Es ist also ein angemessenes Risikomanagement entlang der gesamten Lieferkette einzuführen, welches Menschenrechte in allen maßgeblichen unternehmensinternen Geschäftsabläufen analysiert und überwacht. Als relevante Risikofelder benennt das Gesetz dabei insbesondere Zwangsarbeit, Kinderarbeit, Diskriminierung, Verstoß gegen die Vereinigungsfreiheit, problematische Anstellungs- und Arbeitsbedingungen und Umweltschädigungen.
Abstufung nach Stufen der Lieferkette und sog. Angemessenheitsvorbehalt
Die konkreten Anforderungen sind gemäß dem unterschiedlichen Stufen in der Lieferkette abgestuft nach:
- eigenem Geschäftsbereich,
- dem Bereich der unmittelbarer oder mittelbarer Zulieferer,
sowie u.a. nach:
- Art und Umfang der Geschäftstätigkeit,
- dem Einflussvermögen des Unternehmens auf den Verursacher der Verletzung,
- der typischerweise zu erwartenden Schwere der Verletzung,
- der Art des Verursachungsbeitrags des Unternehmens.
Im eigenen Geschäftsbereich müssen Unternehmen im Fall einer Verletzung im Inland unverzüglich Abhilfemaßnahmen ergreifen, die zwingend zur Beendigung der Verletzung führen.
Beim unmittelbaren Zulieferer muss das Unternehmen einen konkreten Plan zur Minimierung und Vermeidung erstellen, wenn es die Verletzung nicht in absehbarer Zeit beenden kann, während bei mittelbaren Zulieferern die Sorgfaltspflichten nur anlassbezogen und nur wenn das Unternehmen Kenntnis von einem möglichen Verstoß erlangt gelten. In einem solchen Fall hat das Unternehmen unverzüglich eine Risikoanalyse vorzunehmen, ein Konzept zur Minimierung und Vermeidung umsetzen und schließlich angemessene Präventionsmaßnahmen gegenüber dem Verursacher festzulegen.
Dokumentationspflichten
Nach § 10 LkSG ist die Erfüllung der Sorgfaltspflichten unternehmensintern fortlaufend zu dokumentieren und mindestens sieben Jahre lang aufzubewahren. Darüber hinaus besteht die Verpflichtung über die Erfüllung der Sorgfaltspflichten jährlich einen Bericht bei der zuständigen Behörde einzureichen.
Beschwerdeverfahren
Betroffene Unternehmen müssen ein Beschwerdeverfahren einrichten, das direkt Betroffenen ebenso wie denjenigen, die Kenntnis von möglichen Verletzungen haben, ermöglicht, auf menschenrechtliche Risiken und Verletzungen hinzuweisen.
Mögliche Rechtsfolgen
Neben dem immensen Imageschaden sind bei Verstößen empfindliche Bußgelder möglich. Kommen Unternehmen ihren Pflichten zur Risikoanalyse, zur Einrichtung eines Beschwerdeverfahrens, Präventionsmaßnahmen und dem wirksamen Abstellen von bekannten Menschenrechtsverstößen nicht nach, drohen schmerzhafte Bußgelder von bis zu 8 Millionen Euro oder bei Unternehmen mit mehr als 400 Millionen Euro Umsatz bis zu 2% dieses Jahresumsatzes.

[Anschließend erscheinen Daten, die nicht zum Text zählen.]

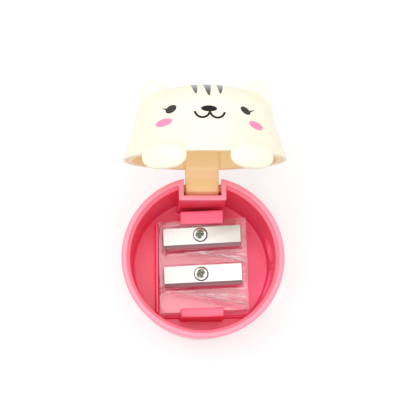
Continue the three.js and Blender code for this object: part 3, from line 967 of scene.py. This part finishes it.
# %% The head's sizes
head_height, head_wall, head_cell = 21.4, 1.2, 0.3
dome_power = 2.3
ear_top, ear_inner, ear_fall, ear_run = 0.85, 5.9, 2.5, 4.0
ear_outer, ear_bow, bow_start, bow_height = 0.8, 2.1, 15.0, 6.7
ear_front, ear_back, ear_root = -6.3, -1.7, 9
paw_middle, paw_angle, paw_drop = rim_radius + 1.6, math.radians(28.3), 1.3
paw_halves, paw_power = (6.7, 3.8, 2.6), 2.27
paws_front, paws_under = -28.6, 5.2
taper_start, snap_gap, cup_room = 0.65, 0.05, 0.8
print(f"head {head_height} high, its paws {math.degrees(2 * paw_angle):.1f} degrees apart")


# %% Dome, ears and paws
def head_outline(radius, h, inset=0.0):
    """The dome, a little squarer than an ellipse, and its skirt, drawn in by a wall's thickness."""
    rise = head_height - waist - inset
    above = np.maximum(h - waist, 0) / rise
    powers = (radius / (dome_radius - inset)) ** dome_power + above ** dome_power
    dome = (powers ** (1 / dome_power) - 1) * rise
    return np.where(h < waist, radius - skirt_radius(h) + inset, dome)


def ear_field(x, y, h):
    """An ear's outline, with a side that bows and a top that falls to the dome, and its two faces."""
    across = np.abs(x)
    top = (h - head_height - ear_top) * ear_run - (across - dome_radius + ear_inner) * ear_fall
    bow = np.maximum(h - bow_start, 0) / bow_height
    lean = np.sqrt(1 + (2 * ear_bow * bow / bow_height) ** 2)
    side = (across - dome_radius + ear_outer + ear_bow * bow ** 2) / lean
    return both(both(top / math.hypot(ear_run, ear_fall), side, 1.7), between(y, ear_front, ear_back), 1.0)


def paw_field(x, y, h):
    """A paw: a pillow that is bent along the rim and hangs a little below it."""
    along = (np.arctan2(np.abs(x), -y) - paw_angle) * paw_middle
    apart = (along, h + paw_drop, np.hypot(x, y) - paw_middle)
    powers = sum(np.abs(a / half) ** paw_power for a, half in zip(apart, paw_halves))
    return (powers ** (1 / paw_power) - 1) * 3.0


# %% The head's shape
def head_field(x, y, z):
    """The dome with its ears and paws, less its inside, its mouth and the room for the cup."""
    h = z - lid_under
    radius = np.hypot(x, y)
    head = either(both(head_outline(radius, h), -h, 0.3), both(ear_field(x, y, h), ear_root - h), 0.5)
    head = either(head, paw_field(x, y, h), 0.3)
    hollow = both(head_outline(radius, h, head_wall), mouth_height - h)
    drawn_in = mouth_taper * np.maximum(h - taper_start, 0)
    mouth = both((radius - plate_radius - snap_gap + drawn_in) * taper_square, h - mouth_height)
    head = without(head, either(hollow, mouth, 0.2), 0.2)
    return without(head, both(radius - rim_radius - cup_room, h), 0.2)


head_mesh = skin("head_shell_ivory", head_field, (-head_radius, paws_front, lid_under - paws_under),
                 (head_radius, head_radius, lid_under + head_height + 2), head_cell)

# %% [markdown]
# The face is printed on the shell: a nose, a mouth, two eyes with lashes, two cheeks and three
# marks on the brow. Such a print is often a texture laid on with UVs. These marks are simple
# enough to be worked out from where a point lies, as ellipses, rings and strokes, and they stay
# sharp at any size.

# %% Shapes to print with
ivory = new_finish("head_ivory_plastic")
at = ivory.place()
x, y, z = at.parts()
h = z - lid_under
soft = 0.05


def ellipse(centre, half, angle, blur=soft):
    """1 inside a tilted ellipse on the face, seen from the front."""
    c, s = math.cos(math.radians(angle)), math.sin(math.radians(angle))
    along = ((x - centre[0]) * c + (h - centre[1]) * s) / half[0]
    across = ((h - centre[1]) * c - (x - centre[0]) * s) / half[1]
    edge = blur / min(half)
    return ((along * along + across * across) ** 0.5).rise(1 + edge, 1 - edge)


def stroke(start, end, wide=0.6, thin=0.16):
    """1 on a straight stroke that narrows from its start to its end."""
    run = Vector(end) - Vector(start)
    length, run = run.length, run.normalized()
    along = (x - start[0]) * run.x + (h - start[1]) * run.y
    across = abs((h - start[1]) * run.x - (x - start[0]) * run.y)
    width = wide / 2 - along * ((wide - thin) / 2 / length)
    on_line = (across - width).rise(soft, -soft)
    return on_line * along.rise(-soft, soft) * along.rise(length + soft, length - soft)


def smile(centre, radius, top):
    """1 on the lower part of a ring."""
    from_centre = ((x - centre[0]) ** 2 + (h - centre[1]) ** 2) ** 0.5
    return abs(from_centre - radius).rise(0.38, 0.28) * h.rise(top + soft, top - soft)


def brow_mark(tip, left, right, rise, end=-3):
    """1 on a leaf that swells from its tip on the brow and ends, rounded, over the crown."""
    before_end = (y - end) * -0.5
    swell = ((h - tip[1]) * (1 / rise)).most(0.0) ** 0.5 * before_end.most(0.0).least(1.0) ** 0.5
    within = (x - tip[0] + swell * left).least(tip[0] + swell * right - x)
    return within.rise(-0.05, 0.07) * (h - tip[1]).rise(0.0, 0.1) * (y - end).rise(0.1, -0.1)


# %% The marks of the face
nose = ellipse((0.43, 12.13), (2.25, 0.88), -1.7)
mouth_line = smile((-1.41, 11.72), 2.1, 11.45).most(smile((2.75, 11.55), 2.05, 11.2))
eyes = (ellipse((-10.05, 12.32), (1.62, 1.05), 27.7)
        .most(ellipse((10.72, 11.98), (1.63, 0.86), -34.1))
        .most(stroke((-10.9, 12.25), (-12.55, 12.74)))
        .most(stroke((11.6, 11.6), (13.24, 12.43))))
cheeks = (ellipse((-12.03, 8.57), (2.35, 1.13), 13.3, 0.12)
          .most(ellipse((13.68, 7.93), (2.15, 1.1), -20.1, 0.12)))
brow_marks = (brow_mark((-2.95, 16.6), 1.33, 0.38, 3.1)
              .most(brow_mark((0.6, 15.95), 1.35, 0.62, 3.5))
              .most(brow_mark((3.7, 16.55), 0.72, 0.98, 3.1)))
print("face marks take", len(ivory.tree.nodes), "nodes")

# %% [markdown]
# Each ink is laid over the one before it, as in printing, and only on the front half of the head.
# A layer of its own could carry the print. One material is enough, with the ivory below and a
# matt ink, rougher than the plastic, for the nose, the mouth and the eyes.

# %% The head's finish
in_front = y.rise(0.5, -0.5)
# The brow marks are printed grey, with a painted highlight that makes them lighter over the crown.
brow_ink_and_highlight = h.rise(17.2, 20.0).blend(paint(92, 92, 94), paint(158, 158, 158))
printed = ivory.noise(at, 10.0).blend(paint(255, 251, 224), paint(255, 252, 231))
for mark, ink in ((cheeks, paint(255, 150, 188)), (brow_marks, brow_ink_and_highlight), (eyes, paint(58, 58, 60)),
                  (mouth_line, paint(30, 24, 24)), (nose, paint(14, 12, 12))):
    printed = (mark * in_front).blend(printed, ink)
matt_ink = nose.most(mouth_line).most(eyes) * in_front
ivory_plastic = ivory.moulded(at, printed, 0.3 + ivory.noise(at, 2.0) * 0.08 + matt_ink * 0.35,
                              Specular_IOR_Level=0.3)
stand(head_mesh, ivory_plastic, opened, "lid", "head_shell")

Auch wenn eine zivilrechtliche Haftung fraglich ist, könnten Abmahnungen von rechtstreuen Wettbewebern oder Vertragsstrafen oder Vertragsanpassungen auch für kleinere Zuliefer möglich sein.
Ebenso können Unternehmen, die gegen das Gesetz verstoßen, ab einem verhängten Bußgeld von einer bestimmten Mindesthöhe bis zu drei Jahre von der Vergabe öffentlicher Aufträge ausgeschlossen werden.
Wir bleiben für Sie natürlich am Ball - alles Gute für 2023!